### EXERCISE TASK
Every line of the material below should be repeated exactly.

### SUPPLIED DATA

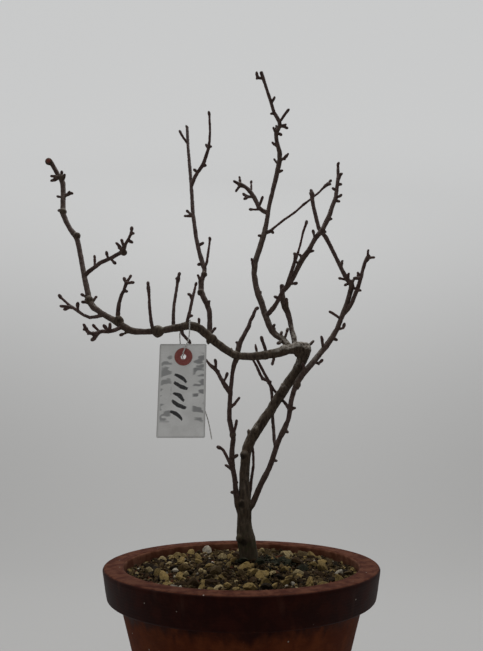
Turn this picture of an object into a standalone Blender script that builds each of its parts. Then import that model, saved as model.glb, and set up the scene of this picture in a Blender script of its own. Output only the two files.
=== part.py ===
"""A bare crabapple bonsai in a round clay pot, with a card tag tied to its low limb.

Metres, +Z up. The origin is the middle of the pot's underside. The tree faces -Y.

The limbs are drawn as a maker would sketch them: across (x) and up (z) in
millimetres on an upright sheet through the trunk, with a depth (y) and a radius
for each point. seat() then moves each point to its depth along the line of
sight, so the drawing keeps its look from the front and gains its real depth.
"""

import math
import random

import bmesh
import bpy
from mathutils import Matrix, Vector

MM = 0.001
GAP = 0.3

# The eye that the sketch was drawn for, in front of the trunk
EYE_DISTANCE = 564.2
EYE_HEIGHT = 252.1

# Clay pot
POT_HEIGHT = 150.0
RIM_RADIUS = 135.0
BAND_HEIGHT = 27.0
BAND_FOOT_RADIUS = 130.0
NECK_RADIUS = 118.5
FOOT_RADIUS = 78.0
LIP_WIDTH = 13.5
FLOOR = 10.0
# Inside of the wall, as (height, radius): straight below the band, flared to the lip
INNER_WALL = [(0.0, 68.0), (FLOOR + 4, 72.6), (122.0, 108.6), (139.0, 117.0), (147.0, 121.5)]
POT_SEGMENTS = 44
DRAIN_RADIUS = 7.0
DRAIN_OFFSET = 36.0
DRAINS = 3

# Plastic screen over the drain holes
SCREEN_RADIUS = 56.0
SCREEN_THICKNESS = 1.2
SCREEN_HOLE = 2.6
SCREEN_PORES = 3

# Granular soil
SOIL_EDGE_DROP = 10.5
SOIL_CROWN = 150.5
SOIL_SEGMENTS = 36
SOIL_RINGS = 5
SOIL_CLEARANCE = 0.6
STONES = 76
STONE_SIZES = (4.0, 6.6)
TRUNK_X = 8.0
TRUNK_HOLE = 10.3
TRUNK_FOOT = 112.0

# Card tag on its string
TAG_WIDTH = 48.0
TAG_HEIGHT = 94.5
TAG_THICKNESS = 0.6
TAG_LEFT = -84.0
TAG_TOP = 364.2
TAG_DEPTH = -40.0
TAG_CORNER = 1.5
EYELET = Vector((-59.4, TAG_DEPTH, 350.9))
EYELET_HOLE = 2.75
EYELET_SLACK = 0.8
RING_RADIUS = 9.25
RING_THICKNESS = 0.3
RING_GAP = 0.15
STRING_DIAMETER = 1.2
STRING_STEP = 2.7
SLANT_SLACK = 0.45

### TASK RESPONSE
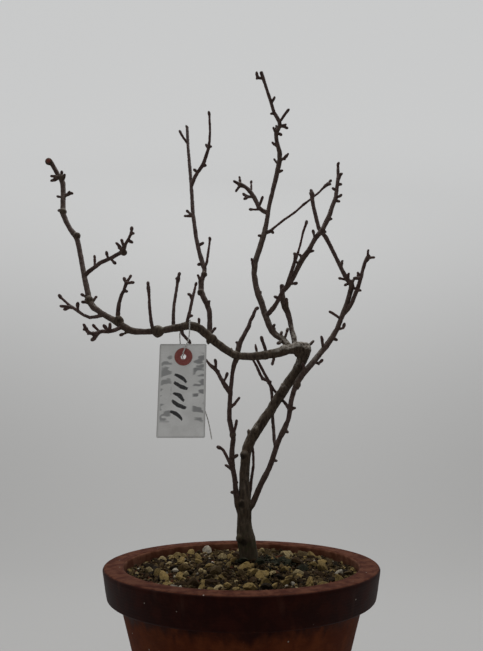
Turn this picture of an object into a standalone Blender script that builds each of its parts. Then import that model, saved as model.glb, and set up the scene of this picture in a Blender script of its own. Output only the two files.
=== part.py ===
"""A bare crabapple bonsai in a round clay pot, with a card tag tied to its low limb.

Metres, +Z up. The origin is the middle of the pot's underside. The tree faces -Y.

The limbs are drawn as a maker would sketch them: across (x) and up (z) in
millimetres on an upright sheet through the trunk, with a depth (y) and a radius
for each point. seat() then moves each point to its depth along the line of
sight, so the drawing keeps its look from the front and gains its real depth.
"""

import math
import random

import bmesh
import bpy
from mathutils import Matrix, Vector

MM = 0.001
GAP = 0.3

# The eye that the sketch was drawn for, in front of the trunk
EYE_DISTANCE = 564.2
EYE_HEIGHT = 252.1

# Clay pot
POT_HEIGHT = 150.0
RIM_RADIUS = 135.0
BAND_HEIGHT = 27.0
BAND_FOOT_RADIUS = 130.0
NECK_RADIUS = 118.5
FOOT_RADIUS = 78.0
LIP_WIDTH = 13.5
FLOOR = 10.0
# Inside of the wall, as (height, radius): straight below the band, flared to the lip
INNER_WALL = [(0.0, 68.0), (FLOOR + 4, 72.6), (122.0, 108.6), (139.0, 117.0), (147.0, 121.5)]
POT_SEGMENTS = 44
DRAIN_RADIUS = 7.0
DRAIN_OFFSET = 36.0
DRAINS = 3

# Plastic screen over the drain holes
SCREEN_RADIUS = 56.0
SCREEN_THICKNESS = 1.2
SCREEN_HOLE = 2.6
SCREEN_PORES = 3

# Granular soil
SOIL_EDGE_DROP = 10.5
SOIL_CROWN = 150.5
SOIL_SEGMENTS = 36
SOIL_RINGS = 5
SOIL_CLEARANCE = 0.6
STONES = 76
STONE_SIZES = (4.0, 6.6)
TRUNK_X = 8.0
TRUNK_HOLE = 10.3
TRUNK_FOOT = 112.0

# Card tag on its string
TAG_WIDTH = 48.0
TAG_HEIGHT = 94.5
TAG_THICKNESS = 0.6
TAG_LEFT = -84.0
TAG_TOP = 364.2
TAG_DEPTH = -40.0
TAG_CORNER = 1.5
EYELET = Vector((-59.4, TAG_DEPTH, 350.9))
EYELET_HOLE = 2.75
EYELET_SLACK = 0.8
RING_RADIUS = 9.25
RING_THICKNESS = 0.3
RING_GAP = 0.15
STRING_DIAMETER = 1.2
STRING_STEP = 2.7
SLANT_SLACK = 0.45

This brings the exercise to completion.